= Otamanzi Constituency =

Electoral constituency in the Omusati region of northern Namibia

Otamanzi Constituency (red) in the Omusati Region

Otamanzi Constituency is an electoral constituency in the Omusati Region of Namibia. It had 7,427 registered voters in 2020. Its district capital is the settlement of Otamanzi. Otamanzi Constituency covers an area of 4,184 sqkm. It had a population of 13,495 in 2011, down from 27,049 in 2001. The constituency contains the settlements of Onandjo, Kelimwe, Etilyasa, Onanyala, Onkani, Iiyekeya, Epato, Amarika, Etsikilo, and Onkaankaa.
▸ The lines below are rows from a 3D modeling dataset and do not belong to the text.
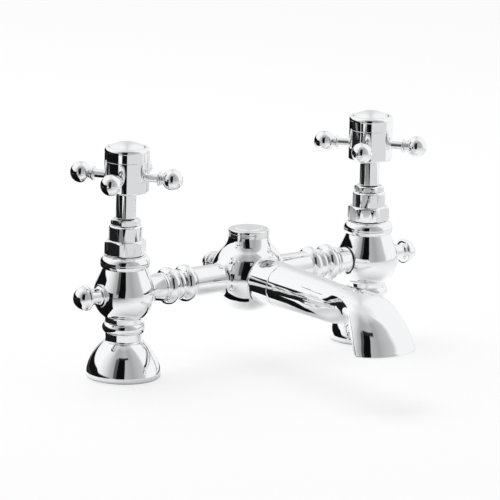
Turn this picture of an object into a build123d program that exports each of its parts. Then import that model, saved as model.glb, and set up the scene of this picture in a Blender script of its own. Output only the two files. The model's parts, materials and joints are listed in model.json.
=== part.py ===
"""Two-pillar bath filler mixer with crosshead handles and a fixed fan-mouthed spout.

Frame: origin on the deck midway between the pillars, X along the crossbar, -Y towards the
spout, +Z up. Every length is in millimetres and every angle in degrees.
"""

from build123d import *
import os
from math import atan2, cos, dist, hypot, radians, sin, sqrt, tan

os.makedirs("parts", exist_ok=True)

# Clearances, each per side
SHAFT_GAP = 0.05
THREAD_GAP = 0.03
HEX_GAP = 0.08
SEAL_GAP = 0.05
SEAT_GAP = 0.05
SPOTFACE_GAP = 0.3
JOINT_GAP = 0.1
CUTTER_REACH = 1.0

# Whole mixer
PILLAR_SPACING = 180.0
BAR_HEIGHT = 51.0

# Foot bell
BELL_R = 22.2
BELL_EDGE = 2.0
BELL_HEIGHT = 21.8
BELL_TOP_R = 12.0
BELL_SIDE_TOP = 3.6
BELL_BULGE = 1.7
INLET_THREAD_R = 12.06
INLET_THREAD_DEPTH = 14.0
INLET_BORE_R = 6.0
INLET_WALL = 2.54
GASKET_WIDTH = 4.2
GASKET_HEIGHT = 3.0
CORE_STEP = 0.8
CORE_WIDTH = 2.2
CORE_HEIGHT = 10.0

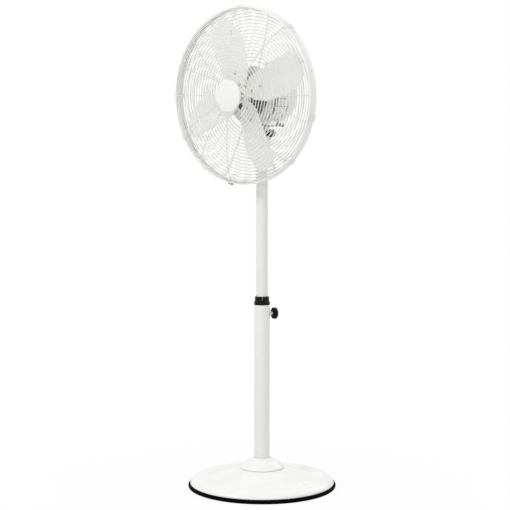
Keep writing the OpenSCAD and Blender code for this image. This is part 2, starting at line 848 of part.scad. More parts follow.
module clutch_knob() {
    tip_y = clutch_travel + 2.5;
    color([0.9, 0.9, 0.88])
    head() upright(wheel_x, worm_z, 0) union() {
        translate([0, 0, tip_y]) cylinder(r = clutch_r, h = knob_y + 4 - tip_y, $fn = fine);
        translate([0, 0, knob_y]) revolve(concat(
            [[0, 0], [7, 0], [7, 5]], arc(5.5, 12, 3.5, 3.5, -20, 90, 6), [[0, 16]]
        ));
    }
}

// ---- electrics ----

module capacitor() {
    color([0.15, 0.15, 0.16])
    head() translate([30, -15, cover_front - 20]) cube([13, 30, 20]);
}

module speed_switch() {
    color([0.12, 0.12, 0.12])
    head() difference() {
        translate([-11, switch_y - 10, cover_end + cover_wall]) cube([22, 20, 15]);
        translate([0, switch_y, cover_end]) cylinder(r = speed_shaft_r + run, h = 12, $fn = fine);
    }
}

module speed_knob() {
    color([0.05, 0.05, 0.05])
    head() translate([0, switch_y, 0]) union() {
        translate([0, 0, cover_end - 14]) cylinder(r = speed_shaft_r, h = 24, $fn = fine);
        translate([0, 0, cover_end - 4]) cylinder(r = 14, h = 3, $fn = fine);
        translate([0, 0, cover_end - 15]) cylinder(r = 11, h = 12, $fn = fine);
        translate([-2.5, -14, cover_end - 16]) cube([5, 28, 14]);
    }
}

module cable_gland() {
    color([0.05, 0.05, 0.05])
    head() translate([0, gland_y, 0]) difference() {
        union() {
            translate([0, 0, cover_end - 8]) cylinder(r = gland_r, h = 8 + cover_wall + 2, $fn = fine);
            translate([0, 0, cover_end - 3]) cylinder(r = 8.5, h = 3, $fn = fine);
        }
        translate([0, 0, cover_end - 9]) cylinder(r = 3.4, h = 20, $fn = fine);
    }
}

// ---- blades ----

// Places children in the frame of each blade
module each_blade() {
    for (i = [0:blade_n - 1]) rotate([0, 0, blade_turn + 360 / blade_n * i])
        translate([0, 0, blade_z]) rotate([blade_pitch, 0, 0]) children();
}

// Sheet bent about an axis along the blade, between two depths behind its face
module bent_sheet(outline, back, front) {
    intersection() {
        translate([0, 0, -30]) linear_extrude(60) polygon(wrap(outline, 8));
        translate([-5, 0, bend_r]) rotate([0, 90, 0]) difference() {
            cylinder(r = bend_r + back, h = 260, $fn = many);
            translate([0, 0, -1]) cylinder(r = bend_r + front, h = 262, $fn = many);
        }
    }
}

module rivet_holes() {
    for (x = rivet_at) translate([x, 0, -10]) cylinder(r = rivet_r, h = 20, $fn = 24);
}

module fan_blades() {
    color([0.94, 0.94, 0.92])
    head() each_blade() difference() {
        bent_sheet(paddle, blade_t, 0);
        rivet_holes();
    }
}

module spider() {
    color([0.9, 0.9, 0.88])
    head() difference() {
        union() {
            translate([0, 0, hub_back]) cylinder(r = hub_r, h = hub_front - hub_back, $fn = many);
            each_blade() bent_sheet(arm_outline, blade_t + arm_sheet + press, blade_t + press);
        }
        each_blade() rivet_holes();
        translate([0, 0, hub_back - 1]) cylinder(r = shaft_r, h = 40, $fn = fine);
    }
}

module blade_rivets() {
    back = blade_t + arm_sheet + 0.1;
    color([0.7, 0.7, 0.7])
    head() each_blade() for (x = rivet_at) translate([x, 0, 0]) union() {
        translate([0, 0, -back - 1.4]) cylinder(r = 4, h = 1.3, $fn = 24);
        translate([0, 0, -back - 0.2]) cylinder(r = rivet_r - press, h = back + 0.5, $fn = 24);
        translate([0, 0, 0.1]) cylinder(r = 4, h = 1.4, $fn = 24);
    }
}

module hub_nut() {
    color([0.15, 0.15, 0.15])
    head() translate([0, 0, hub_front]) difference() {
        union() {
            cylinder(r = 9, h = 7, $fn = 6);
            cylinder(r = 10.5, h = 1.5, $fn = fine);
        }
        translate([0, 0, -1]) cylinder(r = shaft_r, h = 20, $fn = fine);
    }
}

// ---- guard ----

module guard_plate() {
    color([0.92, 0.92, 0.9])
    head() translate([0, 0, seat_z + near]) difference() {
        ring(plate_in, plate_out, plate_t);
        guard_screw_places() translate([0, 0, -1]) cylinder(r = guard_screw_r + 0.2, h = 5, $fn = fine);
    }
}

module guard_screws() {
    color([0.6, 0.6, 0.6])
    head() guard_screw_places() union() {
        translate([0, 0, seat_z - guard_screw_l + 0.3])
            cylinder(r = guard_screw_r, h = guard_screw_l + plate_t, $fn = fine);
        translate([0, 0, plate_front]) cylinder(r = 3.8, h = 2, $fn = fine);
    }
}

// Centre line of a strut from radius inner out to the edge wire: radius and height above the edge wire
function strut_line(inner, depth) = concat(
    [for (k = [0:9])
        let (r = inner + (strut_r - inner) * sin(9.6 * k))
        [r, depth * rise(r)]],
    [[strut_r, 0]]
);

// Wire of eight sides swept along a line of [radius, height] points in the plane y = 0
module swept_wire(line, r) {
    n = len(line);
    sides = 8;
    dirs = [for (i = [0:n - 1])
        let (d = line[min(i + 1, n - 1)] - line[max(i - 1, 0)]) d / norm(d)];
    points = [
        for (i = [0:n - 1]) for (k = [0:sides - 1])
        let (a = 360 * (k + 0.5) / sides, p = line[i], d = dirs[i])
        [p[0] - r * cos(a) * d[1], r * sin(a), p[1] + r * cos(a) * d[0]]
    ];
    walls = [
        for (i = [0:n - 2]) for (k = [0:sides - 1])
        let (q = (k + 1) % sides)
        [i * sides + k, i * sides + q, (i + 1) * sides + q, (i + 1) * sides + k]
    ];
    polyhedron(points, concat(
        walls, [[for (k = [sides - 1:-1:0]) k]], [[for (k = [0:sides - 1]) (n - 1) * sides + k]]
    ));
}

module struts(turns, inner, depth, z, forward) {
    for (a = turns) rotate([0, 0, a]) translate([0, 0, z]) mirror([0, 0, forward > 0 ? 0 : 1])
        swept_wire(strut_line(inner, depth), strut_wire / 2);
}

// Closed ring of wire with a section of eight sides
module hoop(radius, r) {
    revolve([for (k = [0:7]) [radius + r * cos(45 * k + 22.5), r * sin(45 * k + 22.5)]]);
}

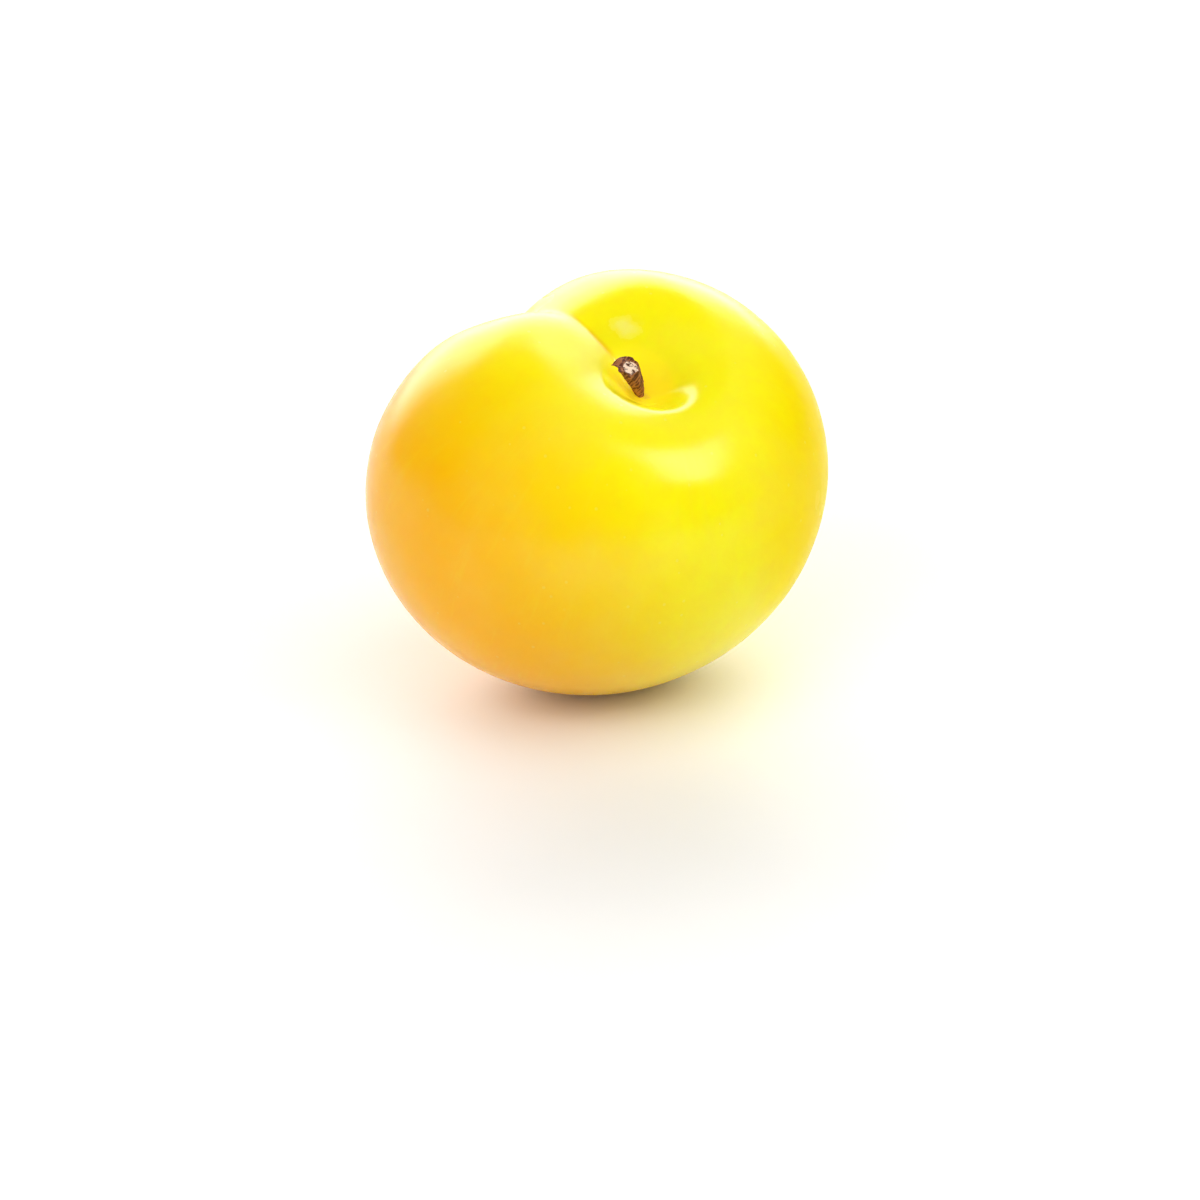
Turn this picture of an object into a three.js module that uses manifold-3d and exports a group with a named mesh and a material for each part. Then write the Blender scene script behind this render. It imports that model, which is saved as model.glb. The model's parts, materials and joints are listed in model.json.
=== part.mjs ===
// A whole yellow plum with the dry stub of its stalk, resting on a small flat spot.
// Millimetres. The part stands with +Z up and its origin on the flat spot, under its centre of mass.
// The fruit is shaped in a frame of its own: +X across the two cheeks, +Y toward the suture,
// +Z along the stalk. A place on it is given by two angles in degrees: polar, from the stalk end,
// and turn, from the suture toward +X.

import * as THREE from "three";
import { mergeVertices } from "three/addons/utils/BufferGeometryUtils.js";
import Module from "manifold-3d";

// Driving dimensions of the fruit
const CHEEK_WIDTH = 57.4;
const SUTURE_TO_BACK = 52;
const STALK_TO_BLOSSOM = 50.1;

// Pose at rest: the fruit turns on its stalk, leans over, and settles onto a flat spot
const TURN = 9.9;
const LEAN = 28.8;
const LIFT = 24.85;
const UNDER_WEIGHT = new THREE.Vector3(0.24, -0.76, 0);

// Suture: a wide valley down the face, a deeper one across the shoulder, and a fine crease in it
const VALLEY = { from: 8, to: 160, share: 0.1, reach: 32.7 };
const SHOULDER_VALLEY = { from: 6, to: 80, share: 0.088, reach: 13.2 };
const CREASE = { from: 6, to: 150, share: 0.028, reach: 3.8 };

// Swellings: the two cheeks, the crest beside the suture, the foot under the weight,
// and the brow and the shoulder of the far cheek
const SWELLINGS = [
  { polar: 60, turn: 300, height: 0.32, reach: 21 },
  { polar: 60, turn: 60, height: 0.5, reach: 21 },
  { polar: 38, turn: 340, height: 0.43, reach: 8 },
  { polar: 158, turn: 180, height: 0.8, reach: 14 },
  { polar: 65, turn: 16, height: 0.78, reach: 10 },
  { polar: 56, turn: 32, height: 0.45, reach: 15 },
];

// Stalk cavity: a wide dip with a funnel in it, a little behind the suture's end.
// Blossom end: a faint hollow
const HOLLOWS = [
  { polar: 3, turn: 145, depth: 3.1, reach: 18 },
  { polar: 5.6, turn: 145, depth: 3.2, reach: 6.6 },
  { polar: 180, turn: 0, depth: -0.5, reach: 6 },
];

// Stalk stub: a curved stem, thin at its root and flared where it broke off at a slant
const STUB_ROOT = new THREE.Vector3(1.76, -1.39, 12.6);
const STUB_BEND = new THREE.Vector3(1.33, -0.99, 15.95);
const STUB_TIP = new THREE.Vector3(-0.8, 1.06, 19.3);
const STUB_RADII = [0.72, 0.56, 0.46, 0.5, 0.64, 0.82, 1, 1.16, 1.28, 1.38];
const STUB_RIBS = { count: 5, height: 0.1, twist: 2.2 };
const BROKEN_END = { hollow: 0.35, jag: 0.3, slant: 0.35, toward: -150 };
const SOCKET_GAP = 0.3;

// Fineness of the meshes
const FRUIT_MERIDIANS = 72;
const FRUIT_RINGS = 54;
const STUB_SIDES = 15;

const MATERIALS = {
  skin: new THREE.MeshStandardMaterial({ color: 0xf7c413, roughness: 0.32, metalness: 0 }),
  bark: new THREE.MeshStandardMaterial({ color: 0x5a3620, roughness: 0.85, metalness: 0 }),
};

const { clamp, degToRad: radians, radToDeg: degrees } = THREE.MathUtils;
const smooth = (t) => t * t * (3 - 2 * t);
const sharp = (t) => t * t;

// A closed mesh whose vertices are shared, with nothing on them but their position
function welded(geometry) {
  geometry.deleteAttribute("normal");
  geometry.deleteAttribute("uv");
  return mergeVertices(geometry, 1e-5);
}

function points(geometry) {
  const position = geometry.getAttribute("position");
  const list = [];
  for (let i = 0; i < position.count; i += 1) {
    list.push(new THREE.Vector3().fromBufferAttribute(position, i));
  }
  return list;
}

function setPoints(geometry, list) {
  const position = geometry.getAttribute("position");
  list.forEach((point, i) => position.setXYZ(i, point.x, point.y, point.z));
}

// Direction of the place at two angles on the fruit
function place(polar, turn) {
  const side = Math.sin(radians(polar));
  return new THREE.Vector3(
    side * Math.sin(radians(turn)),
    side * Math.cos(radians(turn)),
    Math.cos(radians(polar)),
  );
}

const polarAngle = (direction) => degrees(Math.acos(clamp(direction.z, -1, 1)));
const isOnSuture = (direction) => direction.y > 0 && Math.abs(direction.x) < 1e-4;

// A ball of radius 1 whose rings gather at the stalk end and whose meridians gather at the suture
function gatheredBall() {
  const ball = welded(new THREE.SphereGeometry(1, FRUIT_MERIDIANS, FRUIT_RINGS).rotateX(Math.PI / 2));
  const gatherRings = 1.25;
  const gatherMeridians = 0.3;
  const list = points(ball).map((point) => {
    const polar = 180 * Math.pow(polarAngle(point) / 180, gatherRings);
    const turn = Math.atan2(point.x, point.y);
    return place(polar, degrees(turn - gatherMeridians * Math.sin(turn)));
  });
  setPoints(ball, list);
  return ball;
}

// How strongly each point feels a stroke: 1 on the points it grips, fading to 0 at its reach
function pull(list, grips, reach, fade) {
  const held = grips.map((i) => list[i].clone());
  return list.map((point) => {
    const distance = Math.min(...held.map((grip) => grip.distanceTo(point)));
    return distance < reach ? fade(1 - distance / reach) : 0;
  });
}

// Draws the points toward the fruit's middle, as a string round it would
function pinch(list, grips, { share, reach }, fade) {
  const weights = pull(list, grips, reach, fade);
  list.forEach((point, i) => point.multiplyScalar(1 - share * weights[i]));
}

// Moves the points along a vector
function push(list, grip, vector, reach) {
  const weights = pull(list, [grip], reach, smooth);
  list.forEach((point, i) => point.addScaledVector(vector, weights[i]));
}

function plumShape() {
  const ball = gatheredBall();
  const directions = points(ball);
  const halfSizes = new THREE.Vector3(CHEEK_WIDTH, SUTURE_TO_BACK, STALK_TO_BLOSSOM).divideScalar(2);
  const list = directions.map((direction) => direction.clone().multiply(halfSizes));

  const nearest = (polar, turn) => {
    const aim = place(polar, turn);
    const distances = directions.map((direction) => direction.distanceTo(aim));
    return distances.indexOf(Math.min(...distances));
  };
  const suture = ({ from, to }) =>
    directions
      .map((direction, i) => ({ i, polar: polarAngle(direction), inLine: isOnSuture(direction) }))
      .filter(({ polar, inLine }) => inLine && polar > from && polar < to)
      .map(({ i }) => i);

  pinch(list, suture(VALLEY), VALLEY, smooth);
  pinch(list, suture(SHOULDER_VALLEY), SHOULDER_VALLEY, smooth);
  pinch(list, suture(CREASE), CREASE, sharp);
  for (const { polar, turn, height, reach } of SWELLINGS) {
    const grip = nearest(polar, turn);
    push(list, grip, list[grip].clone().setLength(height), reach);
  }
  for (const { polar, turn, depth, reach } of HOLLOWS) {
    push(list, nearest(polar, turn), new THREE.Vector3(0, 0, -depth), reach);
  }
  setPoints(ball, list);
  return ball;
}

// The stub's outline on one side, from its root to the bottom of the hollow in its broken end.
// x is the radius and y the share of the stub's length
function stubProfile(extra) {
  const side = STUB_RADII.map((radius, i) => new THREE.Vector2(radius + extra, i / (STUB_RADII.length - 1)));
  const endRadius = STUB_RADII[STUB_RADII.length - 1] + extra;
  const length = STUB_ROOT.distanceTo(STUB_TIP);
  return [
    new THREE.Vector2(0, 0),
    ...side,
    new THREE.Vector2(endRadius * 0.6, 1 - (0.6 * BROKEN_END.hollow) / length),
    new THREE.Vector2(0, 1 - BROKEN_END.hollow / length),
  ];
}

// A stub swollen by some extra radius: turned straight, then ribbed, torn at its end and bent to its curve
function stubShape(extra) {
  const lathe = welded(new THREE.LatheGeometry(stubProfile(extra), STUB_SIDES).rotateX(Math.PI / 2));
  const curve = new THREE.QuadraticBezierCurve3(STUB_ROOT, STUB_BEND, STUB_TIP);
  const up = new THREE.Vector3(0, 0, 1);
  const list = points(lathe).map((point) => {
    const along = point.z;
    const angle = Math.atan2(point.y, point.x);
    const rib = 1 + STUB_RIBS.height * Math.cos(STUB_RIBS.count * angle + STUB_RIBS.twist * along);
    const radius = Math.hypot(point.x, point.y);
    const slant = -BROKEN_END.slant * radius * Math.cos(angle - radians(BROKEN_END.toward));
    const jag = BROKEN_END.jag * Math.sin(3 * angle + 1) * Math.cos(2 * angle);
    const torn = (slant + jag) * Math.pow(along, 4);
    return new THREE.Vector3(point.x * rib, point.y * rib, torn)
      .applyQuaternion(new THREE.Quaternion().setFromUnitVectors(up, curve.getTangent(along)))
      .add(curve.getPoint(along));
  });
  setPoints(lathe, list);
  return lathe;
}

const wasm = await Module();
wasm.setup();

function solid(geometry) {
  return new wasm.Manifold(
    new wasm.Mesh({
      numProp: 3,
      vertProperties: new Float32Array(geometry.getAttribute("position").array),
      triVerts: new Uint32Array(geometry.index.array),
    }),
  );
}

function surface(manifold) {
  const mesh = manifold.getMesh();
  const geometry = new THREE.BufferGeometry();
  geometry.setAttribute("position", new THREE.BufferAttribute(mesh.vertProperties, 3));
  geometry.setIndex(new THREE.BufferAttribute(mesh.triVerts, 1));
  return geometry;
}

// From the fruit's own frame to the part's
function restPose() {
  const turn = new THREE.Matrix4().makeRotationZ(radians(TURN));
  const lean = new THREE.Matrix4().makeRotationX(radians(LEAN));
  const settle = new THREE.Matrix4().makeTranslation(-UNDER_WEIGHT.x, -UNDER_WEIGHT.y, LIFT);
  return settle.multiply(lean).multiply(turn);
}

// Presses whatever would reach below the surface up to it, which makes the flat spot
function flattenBelow(geometry) {
  const list = points(geometry);
  list.forEach((point) => {
    point.z = Math.max(point.z, 0);
  });
  setPoints(geometry, list);
}

function plumFruit() {
  const socket = solid(stubShape(SOCKET_GAP));
  const geometry = surface(solid(plumShape()).subtract(socket)).applyMatrix4(restPose());
  flattenBelow(geometry);
  geometry.computeVertexNormals();
  const mesh = new THREE.Mesh(geometry, MATERIALS.skin);
  mesh.name = "plum_fruit";
  return mesh;
}

function stalkStub() {
  const geometry = stubShape(0).applyMatrix4(restPose());
  geometry.computeVertexNormals();
  const mesh = new THREE.Mesh(geometry, MATERIALS.bark);
  mesh.name = "stalk_stub";
  return mesh;
}

const plum = new THREE.Group();
plum.add(plumFruit(), stalkStub());

export default plum;
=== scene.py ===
"""A whole yellow plum with the dry stub of its stalk, and the white table and soft lights round it.

The fruit is shaped from a ball in a frame of its own, in metres: +X across the two cheeks, +Y toward
the suture, +Z along the stalk. A place on it is given by two angles in degrees: polar, from the stalk
end, and turn, from the suture toward +X. The finished fruit is then turned, leaned over and set down.
"""

import json
import math
from collections import namedtuple

import bpy
import numpy as np
from bpy.props import FloatProperty, FloatVectorProperty, IntProperty, PointerProperty
from mathutils import Euler, Matrix, Vector

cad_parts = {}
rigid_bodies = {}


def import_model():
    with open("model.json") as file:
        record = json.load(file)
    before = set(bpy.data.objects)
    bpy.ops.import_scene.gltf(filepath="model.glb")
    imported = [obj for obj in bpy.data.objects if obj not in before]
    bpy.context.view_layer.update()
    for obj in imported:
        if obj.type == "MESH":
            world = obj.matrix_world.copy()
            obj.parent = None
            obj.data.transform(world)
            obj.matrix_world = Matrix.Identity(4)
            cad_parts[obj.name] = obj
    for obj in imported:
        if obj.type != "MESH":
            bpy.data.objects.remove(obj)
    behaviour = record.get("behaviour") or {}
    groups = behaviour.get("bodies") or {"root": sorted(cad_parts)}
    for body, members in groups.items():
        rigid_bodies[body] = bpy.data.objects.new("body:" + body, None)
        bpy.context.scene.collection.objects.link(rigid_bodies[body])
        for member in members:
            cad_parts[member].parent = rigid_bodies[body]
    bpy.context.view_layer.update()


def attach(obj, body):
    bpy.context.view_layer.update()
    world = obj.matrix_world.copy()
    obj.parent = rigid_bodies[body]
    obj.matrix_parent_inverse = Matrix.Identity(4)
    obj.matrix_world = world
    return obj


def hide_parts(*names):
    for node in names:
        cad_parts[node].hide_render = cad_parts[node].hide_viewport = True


bl_info = {
    "name": "Yellow Plum",
    "version": (1, 0, 0),
    "blender": (4, 5, 0),
    "location": "3D View > Sidebar > Plum",
    "description": "Models a whole yellow plum with its stalk stub, and lights it on a white table",
    "category": "Object",
}

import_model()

MM = 0.001

# Suture: each valley runs down the face between two polar angles and is drawn in by a share
Valley = namedtuple("Valley", "first last share reach fade")
VALLEYS = (
    Valley(8, 160, 0.100, 32.7 * MM, "SMOOTH"),
    Valley(6, 80, 0.088, 13.2 * MM, "SMOOTH"),
    Valley(6, 150, 0.028, 3.8 * MM, "SHARP"),
)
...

Otamanzi Constituency was created in 2003 from existing constituencies of Omusati, following a recommendation of the Third Delimitation Commission of Namibia, and in preparation of the 2004 regional election

==Politics==
Otamanzi constituency is traditionally a stronghold of the South West Africa People's Organization (SWAPO) party. In the 2004 regional election SWAPO candidate Efraim Kuugongelwa won uncontested and became councillor after no opposition party nominated a candidate.

In the 2015 regional elections SWAPO candidate Johannes Iiyambo won uncontested and became councillor after no opposition party nominated a candidate. Councillor Iiyambo (SWAPO) was reelected in the 2020 regional election. He obtained 3,325 votes, far ahead of Petrus Amunimwe of the Independent Patriots for Change (IPC, an opposition party formed in August 2020), who obtained 332 votes.